## TASK TO CARRY OUT
Everything from the first line down to the line containing "its free end." should be reproduced exactly; please include nothing else.

## SOURCE EXCERPT
>>
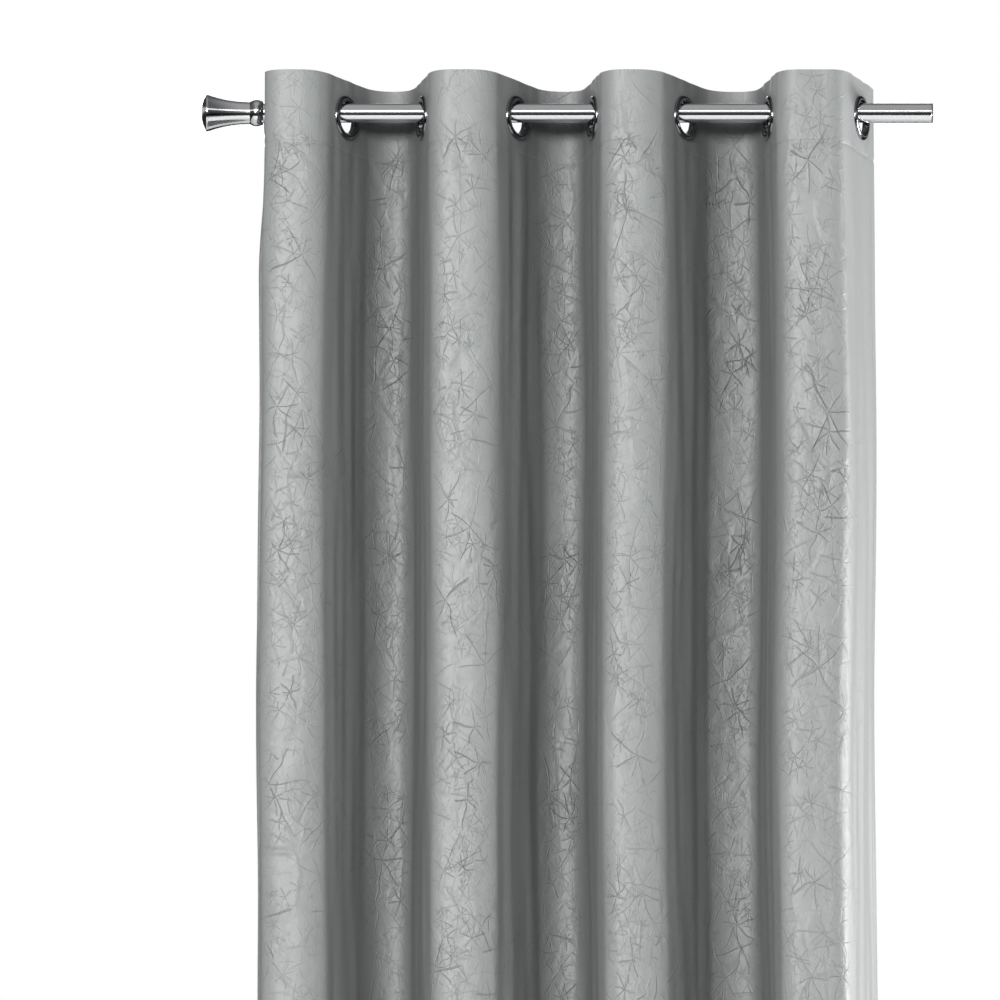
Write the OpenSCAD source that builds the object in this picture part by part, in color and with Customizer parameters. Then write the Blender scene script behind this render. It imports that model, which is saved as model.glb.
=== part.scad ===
// Eyelet curtain panel on a round rod with a trumpet finial.
// Millimetres. X runs along the rod, -Y is the room side, Z is up.
// The origin is on the rod's axis, at the middle of the bracket seat on its free end.

/* [Panel] */
// Height of the finished panel
panel_h = 2500; // [1500:10:2800]
// Depth of the folds, from front crest to back trough, at the middle of the cloth
fold_depth = 124; // [110:1:150]
// Room that an open flank takes along the rod
open_flank_w = 116; // [100:1:140]
// Angle between an open flank and the rod
open_flank_angle = 60; // [56:1:66]
// Room that a steep flank takes along the rod
steep_flank_w = 66; // [55:1:76]
// Angle between a steep flank and the rod
steep_flank_angle = 78; // [72:1:82]
// Cloth beyond the middle of the first and last eyelet
side_margin = 50; // [42:1:70]
// Depth of the bottom hem
bottom_hem_h = 80; // [40:5:120]
// Width of the side hems
side_hem_w = 15; // [8:1:18]

/* [Cloth] */
// Thickness of the face cloth
face_t = 1; // [0.6:0.1:1.6]
// Thickness of the header stiffener
stiffener_t = 1; // [0.6:0.1:1.6]
// Thickness of the header facing
facing_t = 1; // [0.6:0.1:1.6]
// Depth of the header, from the top edge down to its seam
header_h = 95; // [90:1:130]

/* [Eyelets] */
// Radius of the eyelet's hole
eyelet_hole_r = 20; // [17:0.5:24]
// Radius of the front ring
eyelet_front_r = 28.6; // [26:0.2:31]
// Height of the front ring's dome
eyelet_front_h = 3.4; // [2.4:0.1:4.2]
// Radius of the back ring
eyelet_back_r = 27.6; // [25:0.2:30]
// Height of the back ring's dome
eyelet_back_h = 2.4; // [1.8:0.1:3]
// Wall of the eyelet's barrel
barrel_wall = 1; // [0.6:0.1:1.4]
// Height of the panel's top edge above the middle of the eyelets
eyelet_drop = 49; // [40:1:60]
// Gap between the rod and the eyelets that rest on it
rest_gap = 0.1; // [0.05:0.05:0.3]

/* [Rod] */
// Radius of the rod
rod_r = 12.5; // [10:0.5:14]
// Wall of the rod tube
rod_wall = 1.2; // [0.8:0.1:2]
// Length of the bracket seat at the rod's free end
seat_len = 30; // [20:1:60]
// Bare rod between the bracket seat and the panel
bare_rod = 44; // [38:1:200]
// Gap between the finial's collar and the nearest eyelet
collar_gap = 1; // [0.5:0.1:10]

/* [Finial] */
// Radius of the collar
collar_r = 17.2; // [16:0.1:20]
// Length of the collar
collar_len = 17; // [14:0.5:26]
// Radius of the bell's neck
neck_r = 14.2; // [12:0.1:15.8]
// Radius of the bell's rim
rim_r = 23.7; // [21:0.1:32]
// Length of the bell's flare
flare_len = 53; // [40:1:80]
// Width of the rim's edge
rim_w = 3; // [2:0.5:5]
// Height of the dome on the bell's face
dome_h = 6.4; // [3:0.1:10]
// Length of the plug inside the rod
plug_len = 34; // [20:1:50]

/* [Hidden] */
$fn = 64;
fit_gap = 0.05;

// Folds, from the left: each crest lies between an odd eyelet and the next, each trough after it.
CREST_W = [20, 28, 24, 48];
FLOOR_W = [8, 8, 18];
END_FLANK_W = [40, 70];
END_FLANK_ANGLE = [86, 70];
EYELETS = 2 * len(CREST_W);
ARC_STEPS = 6;

amp = fold_depth / 2;
sandwich_t = face_t + stiffener_t + facing_t;
face_front = -sandwich_t / 2;
face_back = face_front + face_t;
facing_front = face_back + stiffener_t;
facing_back = sandwich_t / 2;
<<
## THE RESULT
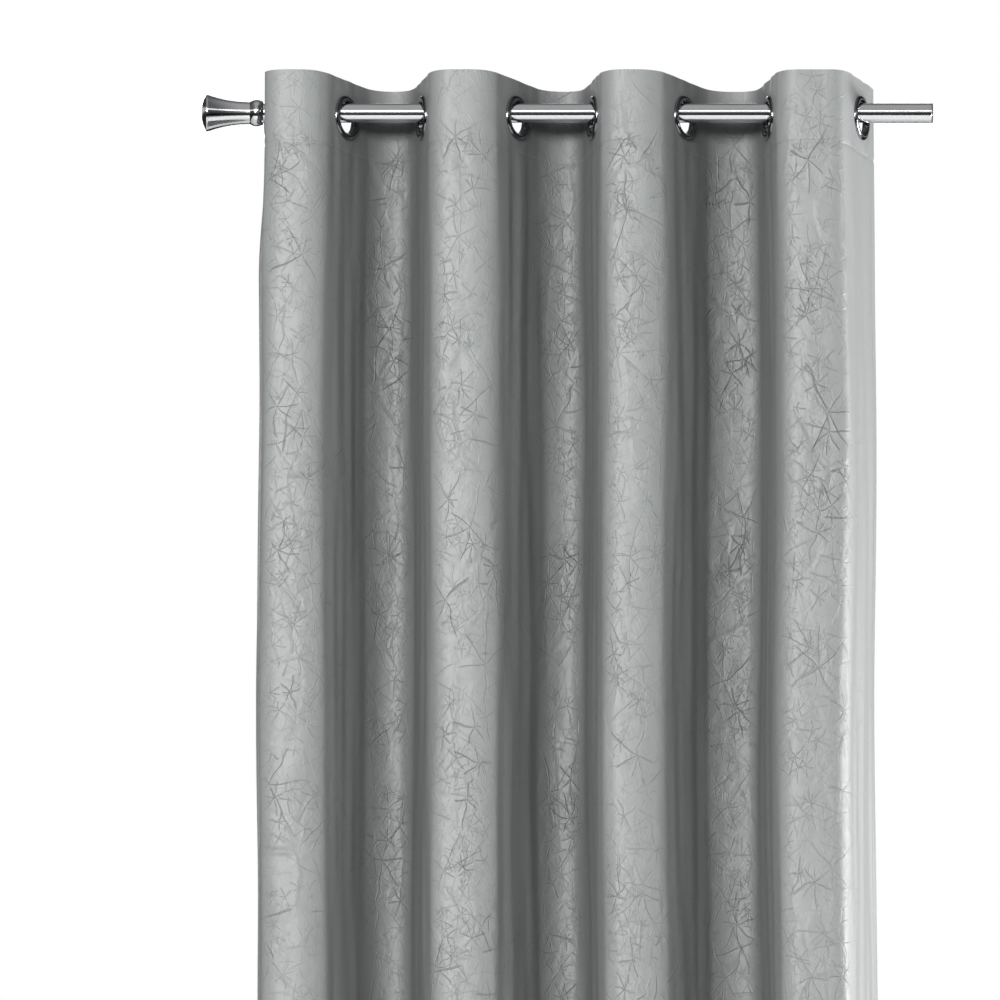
Write the OpenSCAD source that builds the object in this picture part by part, in color and with Customizer parameters. Then write the Blender scene script behind this render. It imports that model, which is saved as model.glb.
=== part.scad ===
// Eyelet curtain panel on a round rod with a trumpet finial.
// Millimetres. X runs along the rod, -Y is the room side, Z is up.
// The origin is on the rod's axis, at the middle of the bracket seat on its free end.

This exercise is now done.